Такая связь – не от хорошей жизни. Как справедливо и не без зависти считают американские критики, все разновидности „магического реализма“ растут лишь в тех неблагополучных краях, где натурализм и гротеск, реализм и фантастика перемешиваются в мучительной для жизни, но плодотворной для литературы пропорции. Лучшее рождается в момент кризиса. Самое интересное происходит на сломе традиционного сознания, когда органика мира пошла трещинами, но держит форму: уже не глина, еще не черепки. Новую литературу создают те, кто попал в зазор между естественным и противоестественным. Так появились не только книги Маркеса и Рушди, но и Сорокина с Пелевиным. Павич – им всем родня: он работал с тем материалом, с которым сегодня живут в России.
Собственно, Павич и сам мне это говорил, объясняя свой безмерный успех у русского читателя.
- А в газетах пишут, – набравшись наглости, сказал я, – что вы – последний коммунист. Правда?
- Нет, я – последний византиец, – непонятно объяснил <Павич и повел на спектакль, поставленный по „Хазарскому словарю“.
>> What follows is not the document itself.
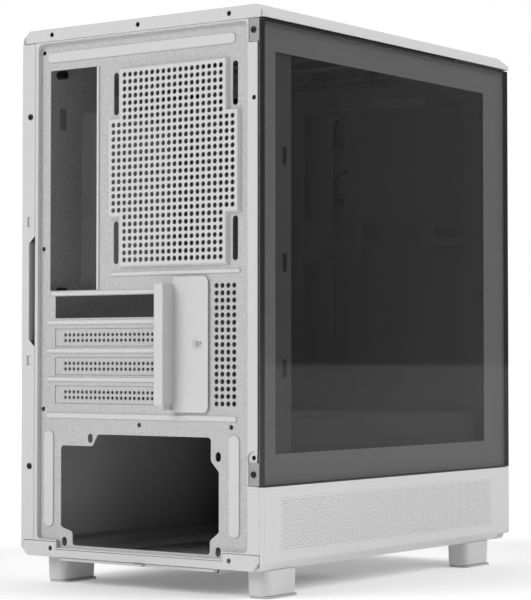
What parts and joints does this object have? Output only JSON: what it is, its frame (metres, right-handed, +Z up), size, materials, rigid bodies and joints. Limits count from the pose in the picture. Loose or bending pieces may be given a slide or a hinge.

Театр в разоренной войной и тираном столице покорял щедрой роскошью. Он являл собой многоэтажную жестяную воронку, выстроенную специально для постановки. Из подвешенного к небу прохудившегося мешка на голую арену беспрестанно сыпались песчинки, бесчисленные, как время. Борясь с ним, спектакль, ветвясь, как проза Павича, оплетал консервную банку театра. Понимая все, кроме слов, я с восторгом следил за созданием мифа.